Everything in the listing below from the line containing "splice_plates();" through the line containing "record = json.load(file)" should be repeated exactly; leave out every other line.

┌─ Data shown

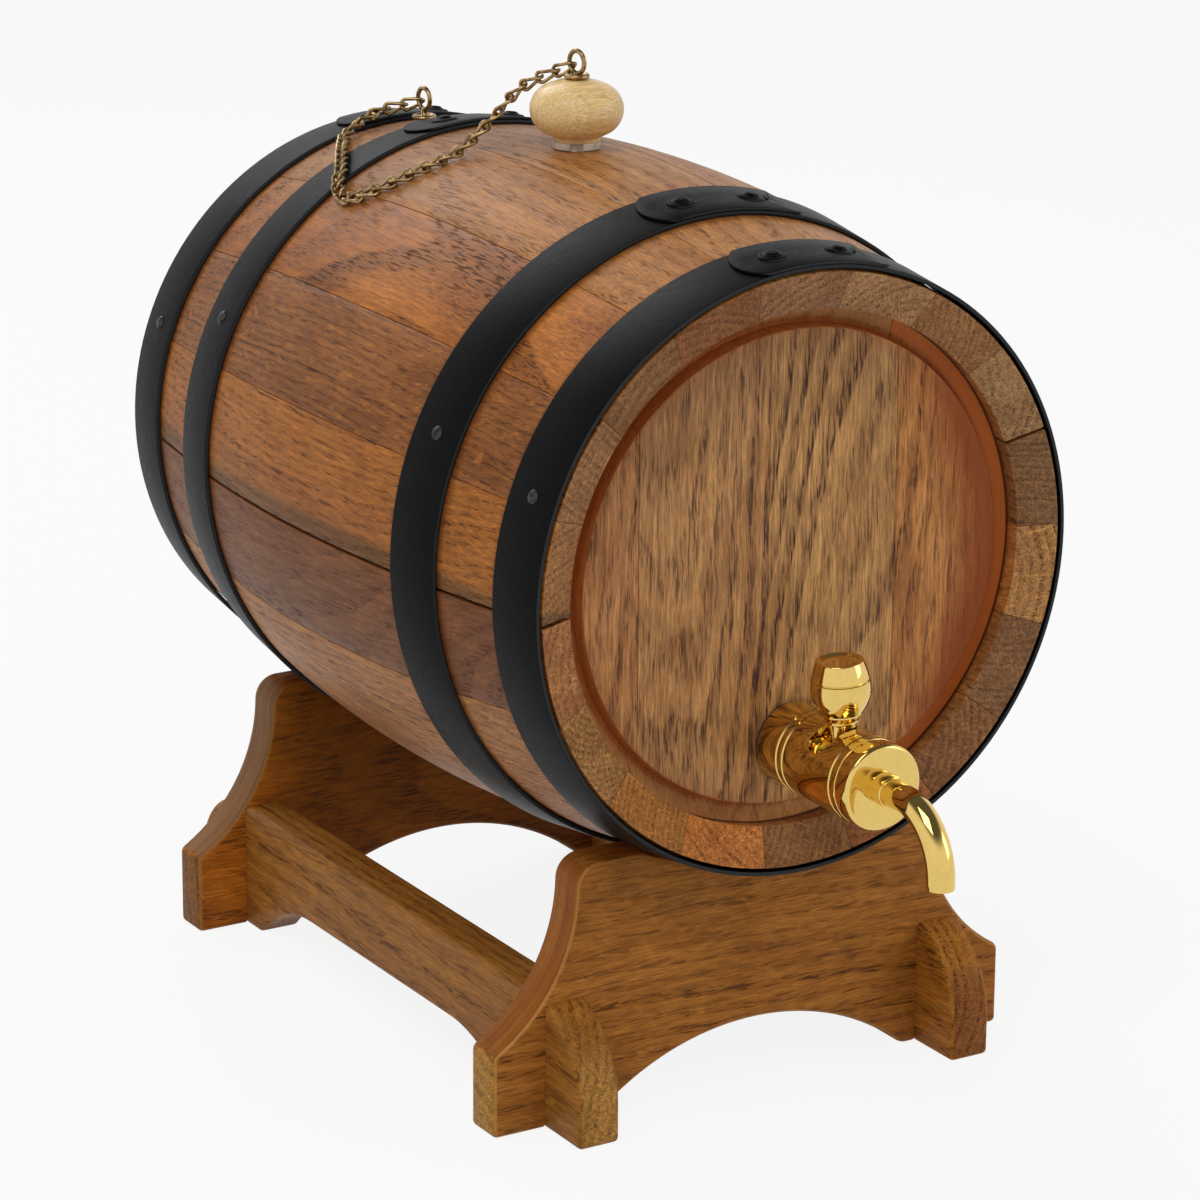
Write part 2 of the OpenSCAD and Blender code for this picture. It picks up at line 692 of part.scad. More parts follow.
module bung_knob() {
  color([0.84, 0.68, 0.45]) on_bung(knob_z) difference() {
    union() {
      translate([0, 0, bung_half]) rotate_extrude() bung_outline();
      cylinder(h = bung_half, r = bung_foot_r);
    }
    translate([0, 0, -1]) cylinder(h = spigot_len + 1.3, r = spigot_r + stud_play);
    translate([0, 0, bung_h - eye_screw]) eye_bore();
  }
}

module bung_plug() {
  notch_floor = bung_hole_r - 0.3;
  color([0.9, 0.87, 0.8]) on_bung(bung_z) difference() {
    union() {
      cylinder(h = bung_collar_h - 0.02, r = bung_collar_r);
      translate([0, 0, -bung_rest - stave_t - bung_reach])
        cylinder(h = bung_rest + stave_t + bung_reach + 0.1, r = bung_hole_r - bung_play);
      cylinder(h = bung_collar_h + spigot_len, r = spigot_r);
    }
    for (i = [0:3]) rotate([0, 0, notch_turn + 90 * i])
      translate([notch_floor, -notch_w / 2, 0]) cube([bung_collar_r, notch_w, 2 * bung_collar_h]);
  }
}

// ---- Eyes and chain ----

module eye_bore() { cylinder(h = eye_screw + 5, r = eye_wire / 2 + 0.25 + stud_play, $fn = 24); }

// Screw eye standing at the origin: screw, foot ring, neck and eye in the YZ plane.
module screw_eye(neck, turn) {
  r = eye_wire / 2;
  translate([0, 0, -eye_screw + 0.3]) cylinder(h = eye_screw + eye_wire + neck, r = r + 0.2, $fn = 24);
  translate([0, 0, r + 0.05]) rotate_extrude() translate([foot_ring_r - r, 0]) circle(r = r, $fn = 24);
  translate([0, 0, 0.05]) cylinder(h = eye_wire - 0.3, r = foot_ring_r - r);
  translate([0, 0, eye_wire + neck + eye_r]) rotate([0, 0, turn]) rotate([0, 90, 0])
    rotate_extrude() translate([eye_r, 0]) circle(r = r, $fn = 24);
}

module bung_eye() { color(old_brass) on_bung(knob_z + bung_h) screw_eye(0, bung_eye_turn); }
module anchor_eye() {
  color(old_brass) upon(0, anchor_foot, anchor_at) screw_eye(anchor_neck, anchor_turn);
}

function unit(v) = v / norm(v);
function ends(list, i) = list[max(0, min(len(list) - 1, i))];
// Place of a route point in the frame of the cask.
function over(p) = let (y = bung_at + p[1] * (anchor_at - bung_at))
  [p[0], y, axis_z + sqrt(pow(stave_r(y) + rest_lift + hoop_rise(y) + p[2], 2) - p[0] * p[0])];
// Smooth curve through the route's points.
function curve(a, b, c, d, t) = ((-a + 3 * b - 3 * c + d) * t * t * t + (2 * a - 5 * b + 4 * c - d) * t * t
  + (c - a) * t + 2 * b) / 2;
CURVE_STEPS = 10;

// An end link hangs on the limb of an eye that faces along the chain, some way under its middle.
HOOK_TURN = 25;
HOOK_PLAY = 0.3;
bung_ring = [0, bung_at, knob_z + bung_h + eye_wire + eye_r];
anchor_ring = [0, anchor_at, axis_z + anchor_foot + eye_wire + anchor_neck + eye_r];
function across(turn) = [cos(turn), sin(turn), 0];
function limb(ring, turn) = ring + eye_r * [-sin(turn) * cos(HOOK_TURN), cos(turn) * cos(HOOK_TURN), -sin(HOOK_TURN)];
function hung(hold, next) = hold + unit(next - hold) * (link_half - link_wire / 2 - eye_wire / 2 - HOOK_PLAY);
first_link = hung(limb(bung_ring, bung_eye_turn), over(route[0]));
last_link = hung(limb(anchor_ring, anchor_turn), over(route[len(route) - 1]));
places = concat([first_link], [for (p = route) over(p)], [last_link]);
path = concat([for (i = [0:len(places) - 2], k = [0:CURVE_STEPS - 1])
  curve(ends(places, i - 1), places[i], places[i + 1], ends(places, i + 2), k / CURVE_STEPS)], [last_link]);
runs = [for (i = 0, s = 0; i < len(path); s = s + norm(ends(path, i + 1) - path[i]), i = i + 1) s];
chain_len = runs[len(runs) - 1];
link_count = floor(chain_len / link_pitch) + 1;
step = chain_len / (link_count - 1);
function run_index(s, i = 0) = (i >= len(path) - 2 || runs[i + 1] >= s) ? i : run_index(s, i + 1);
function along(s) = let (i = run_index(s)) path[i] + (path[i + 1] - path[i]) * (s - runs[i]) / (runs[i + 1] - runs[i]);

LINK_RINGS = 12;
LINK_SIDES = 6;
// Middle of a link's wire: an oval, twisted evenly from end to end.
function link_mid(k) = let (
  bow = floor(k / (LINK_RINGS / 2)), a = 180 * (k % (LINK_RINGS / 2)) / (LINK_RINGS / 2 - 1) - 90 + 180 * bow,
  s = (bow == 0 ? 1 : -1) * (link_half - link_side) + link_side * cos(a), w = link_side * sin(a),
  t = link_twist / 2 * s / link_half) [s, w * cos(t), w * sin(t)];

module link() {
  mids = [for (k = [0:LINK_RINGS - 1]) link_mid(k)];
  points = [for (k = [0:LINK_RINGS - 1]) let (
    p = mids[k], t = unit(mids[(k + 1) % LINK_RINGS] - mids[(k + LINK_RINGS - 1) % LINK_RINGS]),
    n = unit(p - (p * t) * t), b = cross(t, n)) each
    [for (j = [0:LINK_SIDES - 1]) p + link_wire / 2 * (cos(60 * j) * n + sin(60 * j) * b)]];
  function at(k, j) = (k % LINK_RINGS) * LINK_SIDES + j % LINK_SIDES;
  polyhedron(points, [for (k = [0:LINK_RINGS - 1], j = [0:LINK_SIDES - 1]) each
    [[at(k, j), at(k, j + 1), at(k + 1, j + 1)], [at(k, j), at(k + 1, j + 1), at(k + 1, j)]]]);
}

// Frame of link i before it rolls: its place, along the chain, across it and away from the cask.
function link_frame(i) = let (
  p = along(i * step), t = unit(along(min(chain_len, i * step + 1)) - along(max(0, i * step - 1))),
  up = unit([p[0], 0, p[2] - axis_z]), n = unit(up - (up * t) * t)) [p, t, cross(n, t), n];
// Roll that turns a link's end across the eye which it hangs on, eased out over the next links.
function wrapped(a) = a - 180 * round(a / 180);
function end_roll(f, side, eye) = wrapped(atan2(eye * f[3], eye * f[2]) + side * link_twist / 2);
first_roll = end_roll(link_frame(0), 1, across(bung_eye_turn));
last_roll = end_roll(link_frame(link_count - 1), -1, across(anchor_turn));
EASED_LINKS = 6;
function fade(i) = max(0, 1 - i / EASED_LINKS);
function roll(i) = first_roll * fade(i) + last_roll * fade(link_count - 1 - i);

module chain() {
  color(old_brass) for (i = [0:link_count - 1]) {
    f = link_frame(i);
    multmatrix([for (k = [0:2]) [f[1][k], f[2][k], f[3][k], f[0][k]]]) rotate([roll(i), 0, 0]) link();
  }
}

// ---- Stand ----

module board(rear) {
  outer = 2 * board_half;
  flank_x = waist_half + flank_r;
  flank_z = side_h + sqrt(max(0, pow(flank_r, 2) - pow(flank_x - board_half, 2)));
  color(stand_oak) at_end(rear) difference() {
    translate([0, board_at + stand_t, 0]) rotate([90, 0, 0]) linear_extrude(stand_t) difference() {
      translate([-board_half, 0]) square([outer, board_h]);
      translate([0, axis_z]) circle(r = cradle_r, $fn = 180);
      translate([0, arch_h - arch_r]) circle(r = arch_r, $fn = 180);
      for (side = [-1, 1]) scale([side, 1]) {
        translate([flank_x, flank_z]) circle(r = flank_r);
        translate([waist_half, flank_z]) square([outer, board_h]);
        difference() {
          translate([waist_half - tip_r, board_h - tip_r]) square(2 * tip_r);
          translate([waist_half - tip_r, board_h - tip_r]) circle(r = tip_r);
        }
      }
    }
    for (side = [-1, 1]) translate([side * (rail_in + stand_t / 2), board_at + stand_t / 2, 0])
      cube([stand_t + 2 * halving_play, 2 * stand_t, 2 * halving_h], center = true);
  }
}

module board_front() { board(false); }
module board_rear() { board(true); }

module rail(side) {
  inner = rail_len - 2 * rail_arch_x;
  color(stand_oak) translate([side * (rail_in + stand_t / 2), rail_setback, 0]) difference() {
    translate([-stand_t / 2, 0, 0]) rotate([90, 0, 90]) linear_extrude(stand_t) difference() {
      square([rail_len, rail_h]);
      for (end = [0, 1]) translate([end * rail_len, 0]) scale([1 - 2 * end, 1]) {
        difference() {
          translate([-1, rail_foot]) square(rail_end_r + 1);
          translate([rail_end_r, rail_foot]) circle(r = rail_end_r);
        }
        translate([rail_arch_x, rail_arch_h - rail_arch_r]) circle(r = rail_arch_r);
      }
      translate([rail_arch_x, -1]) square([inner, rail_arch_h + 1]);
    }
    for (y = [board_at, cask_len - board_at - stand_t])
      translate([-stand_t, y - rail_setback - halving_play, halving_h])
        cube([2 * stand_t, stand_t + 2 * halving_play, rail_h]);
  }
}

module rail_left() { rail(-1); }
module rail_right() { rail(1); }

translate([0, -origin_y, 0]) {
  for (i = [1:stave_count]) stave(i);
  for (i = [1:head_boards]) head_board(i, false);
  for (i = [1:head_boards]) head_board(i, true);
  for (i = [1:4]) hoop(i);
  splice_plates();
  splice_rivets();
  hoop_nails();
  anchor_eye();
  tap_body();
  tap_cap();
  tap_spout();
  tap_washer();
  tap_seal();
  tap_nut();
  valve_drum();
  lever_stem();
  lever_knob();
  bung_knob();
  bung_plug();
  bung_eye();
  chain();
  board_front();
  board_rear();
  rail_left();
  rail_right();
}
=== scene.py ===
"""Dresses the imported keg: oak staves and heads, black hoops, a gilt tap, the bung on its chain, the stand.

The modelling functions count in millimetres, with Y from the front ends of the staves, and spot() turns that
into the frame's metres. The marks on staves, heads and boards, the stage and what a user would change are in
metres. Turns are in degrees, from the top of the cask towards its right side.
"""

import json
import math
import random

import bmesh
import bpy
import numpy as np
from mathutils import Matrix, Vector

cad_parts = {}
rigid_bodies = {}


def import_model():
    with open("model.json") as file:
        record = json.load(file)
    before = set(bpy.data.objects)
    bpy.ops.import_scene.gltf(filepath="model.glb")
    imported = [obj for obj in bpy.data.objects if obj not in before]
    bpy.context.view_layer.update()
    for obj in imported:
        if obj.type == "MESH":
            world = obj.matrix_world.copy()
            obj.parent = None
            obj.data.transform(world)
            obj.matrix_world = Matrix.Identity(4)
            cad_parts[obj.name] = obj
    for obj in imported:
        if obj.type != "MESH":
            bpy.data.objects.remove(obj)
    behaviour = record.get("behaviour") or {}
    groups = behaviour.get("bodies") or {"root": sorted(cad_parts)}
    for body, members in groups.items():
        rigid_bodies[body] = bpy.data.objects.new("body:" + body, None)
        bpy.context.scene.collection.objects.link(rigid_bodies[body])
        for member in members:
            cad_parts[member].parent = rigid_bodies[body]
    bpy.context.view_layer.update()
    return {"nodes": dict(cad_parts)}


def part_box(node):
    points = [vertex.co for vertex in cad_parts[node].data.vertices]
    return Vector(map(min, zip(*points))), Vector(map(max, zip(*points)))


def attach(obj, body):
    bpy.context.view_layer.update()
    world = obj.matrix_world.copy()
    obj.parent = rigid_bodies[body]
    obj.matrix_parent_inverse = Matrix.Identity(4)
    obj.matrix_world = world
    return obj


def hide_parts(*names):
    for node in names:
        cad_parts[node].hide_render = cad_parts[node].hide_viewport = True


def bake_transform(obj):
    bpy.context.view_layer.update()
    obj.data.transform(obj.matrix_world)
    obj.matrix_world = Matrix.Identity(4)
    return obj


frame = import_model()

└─

_Written response:_
  splice_plates();
  splice_rivets();
  hoop_nails();
  anchor_eye();
  tap_body();
  tap_cap();
  tap_spout();
  tap_washer();
  tap_seal();
  tap_nut();
  valve_drum();
  lever_stem();
  lever_knob();
  bung_knob();
  bung_plug();
  bung_eye();
  chain();
  board_front();
  board_rear();
  rail_left();
  rail_right();
}
=== scene.py ===
"""Dresses the imported keg: oak staves and heads, black hoops, a gilt tap, the bung on its chain, the stand.

The modelling functions count in millimetres, with Y from the front ends of the staves, and spot() turns that
into the frame's metres. The marks on staves, heads and boards, the stage and what a user would change are in
metres. Turns are in degrees, from the top of the cask towards its right side.
"""

import json
import math
import random

import bmesh
import bpy
import numpy as np
from mathutils import Matrix, Vector

cad_parts = {}
rigid_bodies = {}


def import_model():
    with open("model.json") as file:
        record = json.load(file)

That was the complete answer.